No entanto, não se trata apenas de uma questão de desenho, as personagens parecem, por vezes, desprovidas de emoção, com olhares dormentes e os seus movimentos toscos que se tornam forçados devido à péssima implementação do 3D. Questões orçamentais? Falta de tempo? Qualquer que seja a razão, o filme perde muito da sua credibilidade por isso.

Há aspetos, no entanto, que redimem algumas das más decisões na produção do filme. A banda-sonora, composta por Gabriel Yared (O Paciente Inglês), é simplesmente hipnotizante. Os arranjos instrumentais, as vozes, incluíndo a de Damien Rice, emprestam às sequências de animação uma vitalidade deslumbrante que pedem para ser ouvidas novamente.

Quanto aos atores que emprestam as suas vozes às personagens, destaca-se Liam Neeson como Mustafa. A sua voz característica, profunda e carinhosa, é perfeita para refletir a sabedoria de Mustafa. Salma Hayek, no entanto, que assume, também, o papel de produtora do filme, revela-se desinspirada e inexpressiva, retirando muito da empatia que senti de início com Kamila, a sua personagem. De resto, Alfred Molina consegue, também, uma boa interpretação, como é habitual quando interpreta vilões, no papel do sargento rancoroso.
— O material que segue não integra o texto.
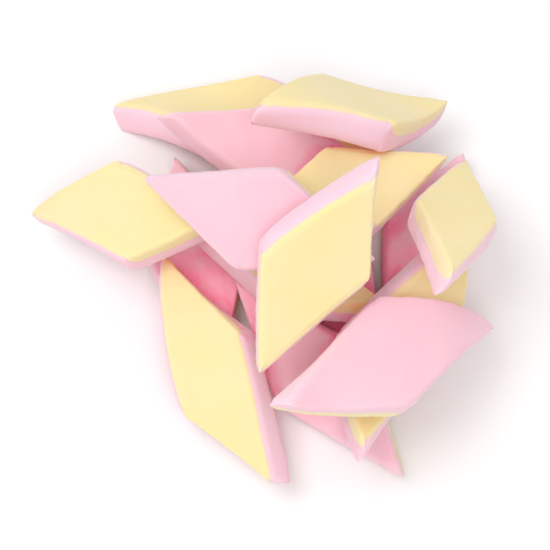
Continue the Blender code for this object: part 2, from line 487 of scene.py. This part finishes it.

Apesar dos seus problemas, O Profeta é um filme que vale a pena ser visto. Sim, a sua mensagem é baseada no famoso livro de Khalil Gibran, mas as cenas que retratam a mensagem do autor, que se distinguem claramente das de toon shading, são absolutamente mágicas. Aliadas a uma banda-sonora lindíssima, e a um bom elenco, o filme consegue transcender os seus defeitos.

Realização: Roger Allers
Argumento: Roger Allers
Elenco: Liam Neeson, Salma Hayek, Alfred Molina
EUA/2014 – Animação
Sinopse: Na ilha fictícia de Orphalese, uma menina travessa de oito anos, chamada   Almitra, conhece Mustafa, um prisioneiro político em prisão domiciliária. Deste encontro ao acaso, nasce uma amizade improvável. Mas, no dia fatídico em que se conhecem, as Autoridades informam Mustafa sobre a sua liberdade. De imediato, os guardas escoltam-no até ao barco que há de levá-lo até ao seu país natal.